Reading the contrasts between Selina and Silla reminds me of a stretch of time in my twenties. It’s a period in which you feel smugly certain that your life is vastly different from your mother’s. You don’t imagine that your mother fell in love with inappropriate men and had sex just because she liked a guy’s dimples. You don’t imagine that your mom wanted to take off and live in another city to live a grand adventure, or explored bohemian scenes, or lived selfishly, or did only things to please herself—sleeping until noon, smoking, or leaving work early. So you do those things with gusto and abandon, but before you know it, you are speaking to a child in the same way your mother spoke to you, or giving your boss the same look your mom gave you when she knew you were lying.
At a critical point in Brown Girl, Brownstones, Selina makes peace with the ways she is like her mother, in a quietly devastating way.
“Everybody used to call me Deighton’s Selina but they were wrong.

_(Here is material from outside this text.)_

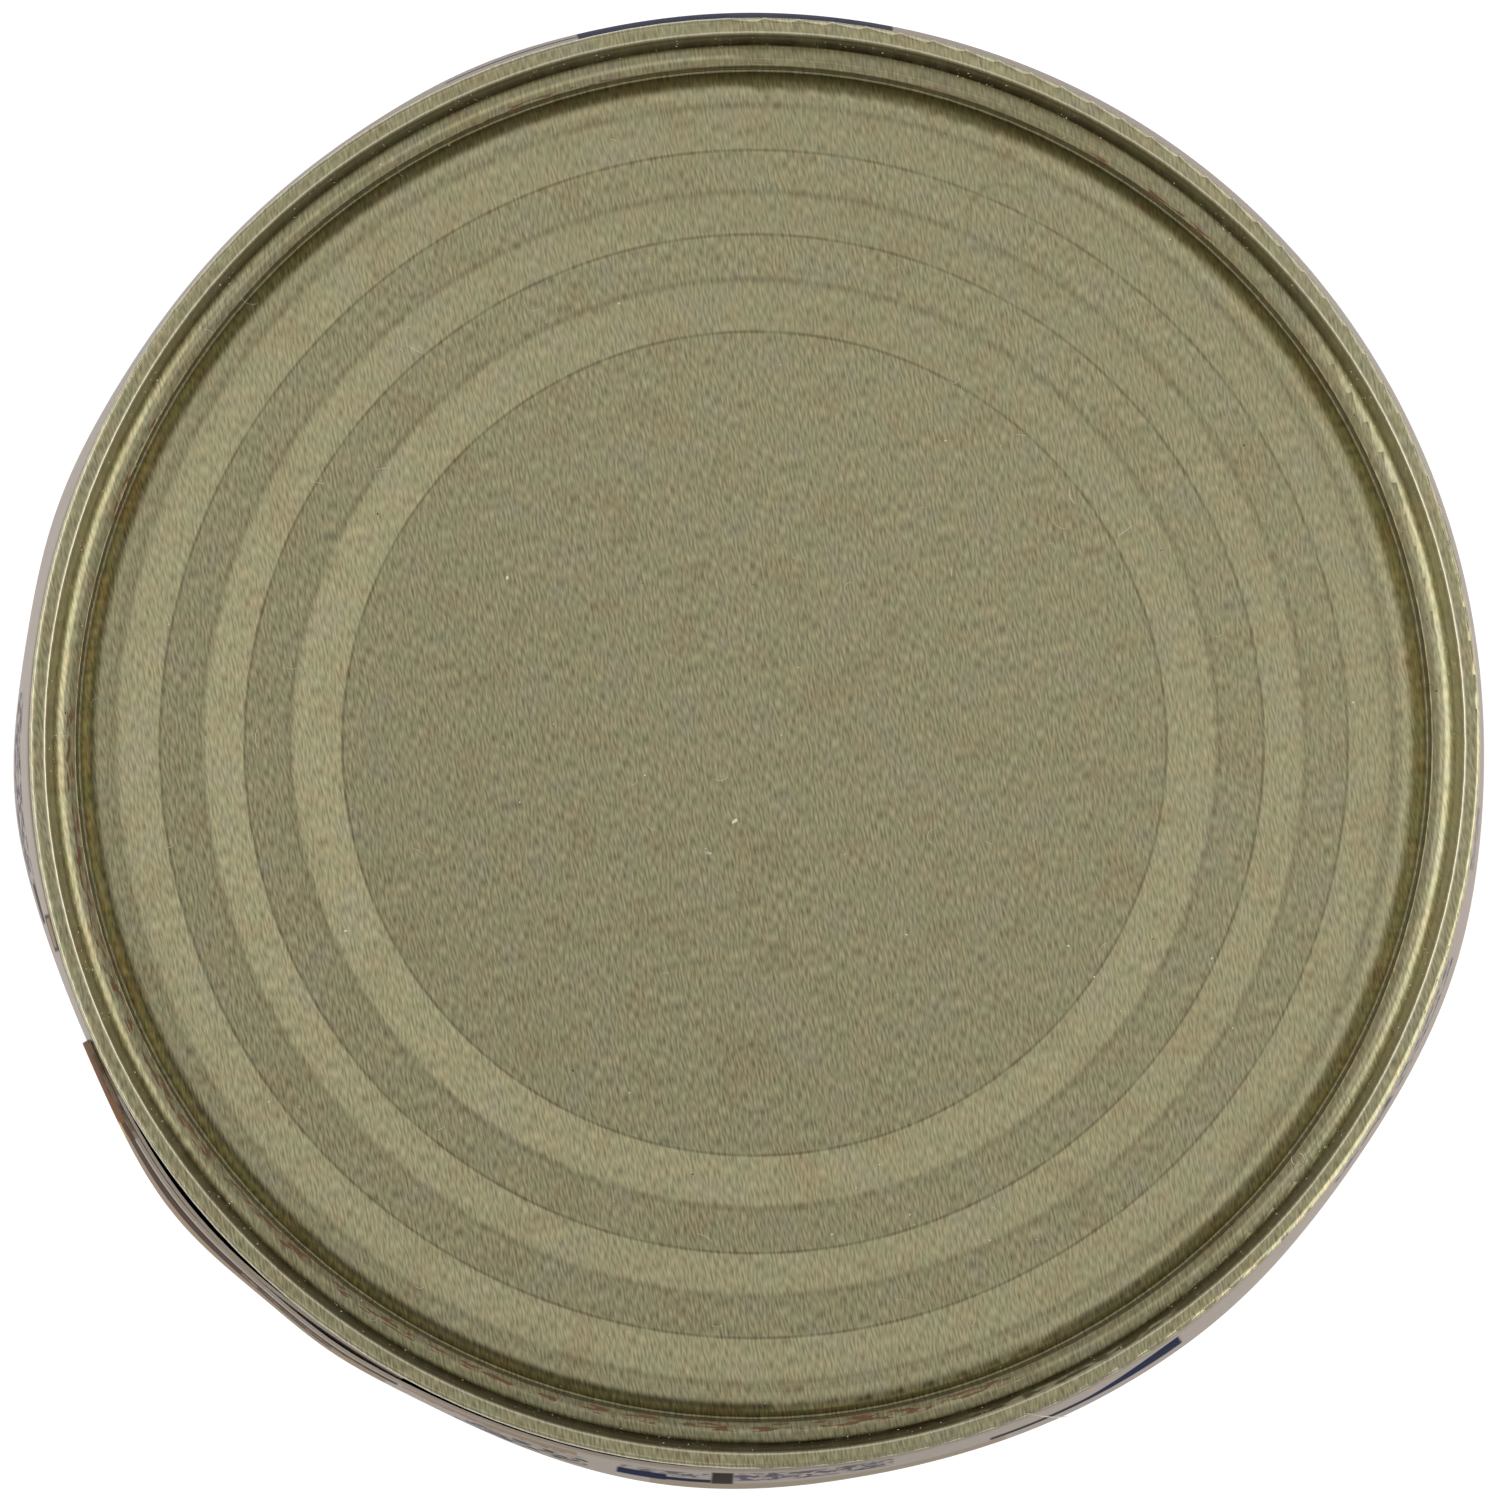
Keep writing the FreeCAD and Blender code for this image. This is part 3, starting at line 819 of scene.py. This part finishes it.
def add_chip(points, faces, ground, chance, spot, length, heading):
    """One flat broken chip, lying on the end."""
    place, normal = ground.under(spot.x, spot.y)
    along = on_circle(1, heading, 0)
    along = (along - normal * along.dot(normal)).normalized()
    across = normal.cross(along)
    width = length * chance.uniform(*CHIP_WIDTH)
    thick = length * chance.uniform(*CHIP_THICK)
    first = len(points)
    for corner in range(CHIP_CORNERS):
        shift = chance.uniform(-CORNER_SHIFT, CORNER_SHIFT)
        angle = 2 * math.pi * (corner + shift) / CHIP_CORNERS
        reach = chance.uniform(*CORNER_REACH)
        points.append(place + reach * (math.cos(angle) * length / 2 * along
                                       + math.sin(angle) * width / 2 * across))
    points.append(place + normal * thick)
    points.append(place - normal * thick * CHIP_SUNK)
    for corner in range(CHIP_CORNERS):
        after = (corner + 1) % CHIP_CORNERS
        faces.append((first + corner, first + after, first + CHIP_CORNERS))
        faces.append((first + after, first + corner, first + CHIP_CORNERS + 1))


def add_strand(points, faces, path, thick):
    """A thin round strand along a path, closed and narrower at both ends."""
    first = len(points)
    last = len(path) - 1
    for index, place in enumerate(path):
        ahead = path[min(index + 1, last)] - path[max(index - 1, 0)]
        side = ahead.cross(Vector((0, 0, 1))).normalized()
        over = side.cross(ahead).normalized()
        reach = thick * (STRAND_TIP if index in (0, last) else 1.0)
        for corner in range(STRAND_SIDES):
            angle = 2 * math.pi * corner / STRAND_SIDES
            points.append(place + reach * (math.cos(angle) * side + math.sin(angle) * over))
    for index in range(last):
        ring = first + index * STRAND_SIDES
        for corner in range(STRAND_SIDES):
            after = (corner + 1) % STRAND_SIDES
            faces.append((ring + corner, ring + STRAND_SIDES + corner,
                          ring + STRAND_SIDES + after, ring + after))
    faces.append([first + corner for corner in range(STRAND_SIDES)])
    faces.append([len(points) - 1 - corner for corner in range(STRAND_SIDES)])


def lying_path(ground, spot, heading, bend, steps, thick):
    """A path over the end that starts at a spot and turns a little at each step."""
    path = []
    for _ in range(steps):
        place, normal = ground.under(spot.x, spot.y)
        path.append(place + normal * thick * STRAND_LIFT)
        spot = spot + on_circle(STRAND_STEP, heading, 0)
        heading += bend
    return path


def make_dust_look(name, pale, dull):
    """A matt, rough matter whose colour wavers between two."""
    shade = new_shade(name)
    tone = shade.noise(shade.place(), 900, 1.0, 0.5)
    colour = shade.mix(shade.ramp(tone, 0.4, 0.6), pale, dull)
    normal = shade.bump(shade.noise(shade.place(), 60000, 2.0, 0.5), 0.004 * MM, 0.5)
    return shade.surface(colour, 0.8, 0.0, normal, Specular_IOR_Level=0.3)


def make_specks(name, ground, material, zones, chips, seed):
    """Specks strewn over zones of the end, and a few larger chips at places of their own."""
    chance = random.Random(seed)
    points = []
    faces = []
    for count, inner, outer in zones:
        for _ in range(count):
            length = (SPECK_LENGTH[0] + SPECK_LENGTH[1] * chance.random() ** 3) * MM
            add_chip(points, faces, ground, chance, random_spot(chance, inner, outer),
                     length, chance.uniform(0, 180))
    for x, y, length, heading in chips:
        add_chip(points, faces, ground, chance, Vector((x * MM, y * MM, 0)), length * MM, heading)
    specks = tin_piece(name, points, faces, material, smooth=False)


def make_fibres(ground, material):
    """Short bent fibres that lie about on the end."""
    chance = random.Random(SEED + 1)
    points = []
    faces = []
    for count, inner, outer in FIBRE_ZONES:
        for _ in range(count):
            thick = chance.uniform(*FIBRE_THICK) * MM
            spot = random_spot(chance, inner, outer)
            path = lying_path(ground, spot, chance.uniform(0, 360),
                              chance.uniform(-FIBRE_BEND, FIBRE_BEND),
                              chance.randint(*FIBRE_STEPS), thick)
            add_strand(points, faces, path, thick)
    fibres = tin_piece("dust_fibres", points, faces, material)


def make_lint(ground, material):
    """A loop of lint on the ledge, and a strand that hangs out over the label's edge."""
    points = []
    faces = []
    loop = lying_path(ground, Vector(LOOP_START), LOOP_HEADING, LOOP_BEND, LOOP_STEPS,
                      LINT_THICK)
    add_strand(points, faces, loop, LINT_THICK)
    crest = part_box("end_top")[1].z
    radius, reach = HANG_RADIUS
    azimuth, sweep, curl = HANG_AZIMUTH
    start, fall = HANG_DROP
    hanging = []
    for step in range(HANG_STEPS + 1):
        share = step / HANG_STEPS
        hanging.append(on_circle((radius + reach * share) * MM,
                                 azimuth + sweep * share + curl * share ** 4,
                                 crest - (start + fall * share ** 2) * MM))
    add_strand(points, faces, hanging, LINT_THICK)
    lint = tin_piece("lint_strands", points, faces, material)


# ---- Camera, floor and light ----

CAMERA_DISTANCE = 0.84
CAMERA_LEAN = (-1.2, -1.0)      # degrees that the camera leans towards X and Y
VIEW_WIDTH = 75 * MM
VIEW_CENTRE = (-0.275 * MM, -0.37 * MM)
VIEW_DEPTH = 20
SENSOR = 36.0


def make_camera(crest):
    """The camera looks down on the tin, with X to the right and Y up."""
    target = Vector((*VIEW_CENTRE, crest))
    lean = [math.sin(math.radians(angle)) for angle in CAMERA_LEAN]
    backward = Vector((*lean, 1.0)).normalized()
    right = Vector((0, 1, 0)).cross(backward).normalized()
    up = backward.cross(right)
    data = bpy.data.cameras.new("camera")
    data.sensor_width = SENSOR
    data.lens = SENSOR * CAMERA_DISTANCE / VIEW_WIDTH
    data.clip_end = VIEW_DEPTH
    camera = bpy.data.objects.new("camera", data)
    facing = Matrix((right, up, backward)).transposed().to_4x4()
    camera.matrix_world = Matrix.Translation(target + CAMERA_DISTANCE * backward) @ facing
    bpy.context.scene.collection.objects.link(camera)
    bpy.context.scene.camera = camera


def seen_directly(shade):
    """1 for what the camera sees, straight or in a reflection."""
    path = shade.node("ShaderNodeLightPath").outputs
    return shade.either(path["Is Camera Ray"], path["Is Glossy Ray"], path["Is Transmission Ray"])


WHITE = (1, 1, 1, 1)
FLOOR_HALF = 1.5
FLOOR_GLOW = 0.7                # what the floor adds to its lit grey, to look white
FLOOR_GREY = (0.5, 0.5, 0.5, 1)


def make_floor():
    """A floor that looks white and takes the tin's shadow, but lights nothing itself."""
    shade = new_shade("floor_look")
    glow = shade.node("ShaderNodeEmission")
    glow.inputs["Color"].default_value = WHITE
    shade.feed(glow.inputs["Strength"], shade.times(seen_directly(shade), FLOOR_GLOW))
    chalk = shade.node("ShaderNodeBsdfDiffuse")
    chalk.inputs["Color"].default_value = FLOOR_GREY
    both = shade.node("ShaderNodeAddShader")
    shade.feed(both.inputs[0], glow.outputs[0])
    shade.feed(both.inputs[1], chalk.outputs[0])
    look = shade.close(both.outputs[0], "ShaderNodeOutputMaterial")
    look.cycles.emission_sampling = "NONE"
    corners = [(FLOOR_HALF * x, FLOOR_HALF * y, 0) for x, y in ((-1, -1), (1, -1), (1, 1), (-1, 1))]
    mesh_object("floor", corners, [(0, 1, 2, 3)], look)


SKY_COLOUR = (1.0, 0.99, 0.97, 1)
SKY_ZENITH = 0.535
SKY_RING = 1.04                 # level of the overhead panel round its darker middle
SKY_SIDE = 0.56
# Degrees off the zenith over which the middle gives way to the ring, and that to the side
RING_INNER = (5, 17)
RING_OUTER = (26, 36)
# How the ring changes round the compass: shares of the turn's cosine and sine, and of twice it
SKY_TURNS = (-0.14, -0.13, 0.06, -0.04)
NEAR_UP = 0.99999               # keeps the arccosine within its range


def make_world():
    """White to the camera; to all else an overhead panel in a darker room."""
    world = bpy.data.worlds.new("studio")
    bpy.context.scene.world = world
    shade = Shade(world)
    x, y, z = shade.split(shade.node("ShaderNodeTexCoord").outputs["Generated"])
    up = shade.least(z, NEAR_UP)
    off = shade.times(shade.math("ARCCOSINE", up), 180 / math.pi)
    turn = shade.math("ARCTAN2", y, x)
    double = shade.times(turn, 2.0)
    waves = [shade.math(wave, angle) for angle in (turn, double) for wave in ("COSINE", "SINE")]
    turns = shade.add(1.0, *[shade.times(wave, share) for wave, share in zip(waves, SKY_TURNS)])
    ring = shade.times(shade.ramp(off, *RING_INNER), shade.ramp(off, *RING_OUTER, 1.0, 0.0))
    level = shade.add(shade.ramp(off, *RING_INNER, SKY_ZENITH, 0.0),
                      shade.ramp(off, *RING_OUTER, 0.0, SKY_SIDE),
                      shade.times(ring, turns, SKY_RING))
    sky = shade.node("ShaderNodeBackground")
    sky.inputs["Color"].default_value = SKY_COLOUR
    shade.feed(sky.inputs["Strength"], level)
    white = shade.node("ShaderNodeBackground")
    white.inputs["Color"].default_value = WHITE
    seen = shade.node("ShaderNodeLightPath").outputs["Is Camera Ray"]
    shade.close(shade.mix_shader(seen, sky.outputs[0], white.outputs[0]), "ShaderNodeOutputWorld")


SOFTBOX_SIZE = (1.1, 0.85)
SOFTBOX_RADIANCE = 1.6
SOFTBOX_ELEVATION = 24
SOFTBOX_LIFT = 0.1              # about the height of the tin, at which both aim
# Azimuth and colour
SOFTBOXES = {"softbox_left": (180, (0.96, 0.98, 1.0)), "softbox_right": (0, (1.0, 0.98, 0.95))}


def make_lights():
    """Large soft lamps a metre off, that face the tin from both sides."""
    width, tall = SOFTBOX_SIZE
    climb = math.radians(SOFTBOX_ELEVATION)
    for name, (azimuth, colour) in SOFTBOXES.items():
        data = bpy.data.lights.new(name, "AREA")
        data.shape = "RECTANGLE"
        data.size = width
        data.size_y = tall
        data.energy = SOFTBOX_RADIANCE * math.pi * width * tall
        data.color = colour
        lamp = bpy.data.objects.new(name, data)
        place = on_circle(math.cos(climb), azimuth, math.sin(climb))
        lamp.location = place + Vector((0, 0, SOFTBOX_LIFT))
        lamp.rotation_euler = place.to_track_quat("Z", "Y").to_euler()
        lamp.visible_camera = False
        bpy.context.scene.collection.objects.link(lamp)


# ---- Put together ----

tinplate = make_tinplate("tinplate_look")
looks = {"end_top": tinplate, "end_bottom": tinplate, "body": make_body_steel()}
for node, look in looks.items():
    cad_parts[node].material_slots[0].material = look
make_label(make_label_print(), make_paper_back())
shown_end = Ground("end_top")
pale_dust = make_dust_look("dust_look", *PALE_DUST)
make_specks("dust_specks", shown_end, pale_dust, SPECK_ZONES, CHIPS, SEED)
dark_grit = make_dust_look("grit_look", *DARK_GRIT)
make_specks("grit_specks", shown_end, dark_grit, DARK_ZONES, DARK_CHIPS, SEED + 2)
fibre_look = make_dust_look("fibre_look", *FIBRE)
make_fibres(shown_end, fibre_look)
make_lint(shown_end, fibre_look)
make_camera(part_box("end_top")[1].z)
make_floor()
make_world()
make_lights()
bpy.context.scene.view_settings.view_transform = "Standard"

Because you see I’m truly your child. Remember how you used to talk about how you left home and came here alone as a girl of eighteen and was your own woman? I used to love hearing that. And that’s what I want. I want it!
Silla’s pained eyes searched her adamant face, and after a long time a wistfulness softened her mouth. It was as if she somehow glimpsed in Selina the girl she had always been.”
The summer I read this book, I made a similar peace with my mother. I began calling and Skyping home more, trying to bridge a physical distance of more than 900 miles. On holidays, we’re hugging more, and listening. I’ve inherited her voice and wry mannerisms. I’ve fulfilled some of both of our desires, but also understand more about her extremely rich experiences. I imagine that a Brown Girl, Brownstones sequel would show Selina, back in Brooklyn after her excursion to Barbados, shaking her head knowingly at a young, Angela Davis-crowned version of herself. She would probably tell her to mind the bohemians and beware of men with idle hearts and hands. The daughter will pursue her own dreams, evolving over time, just as her mother once also did.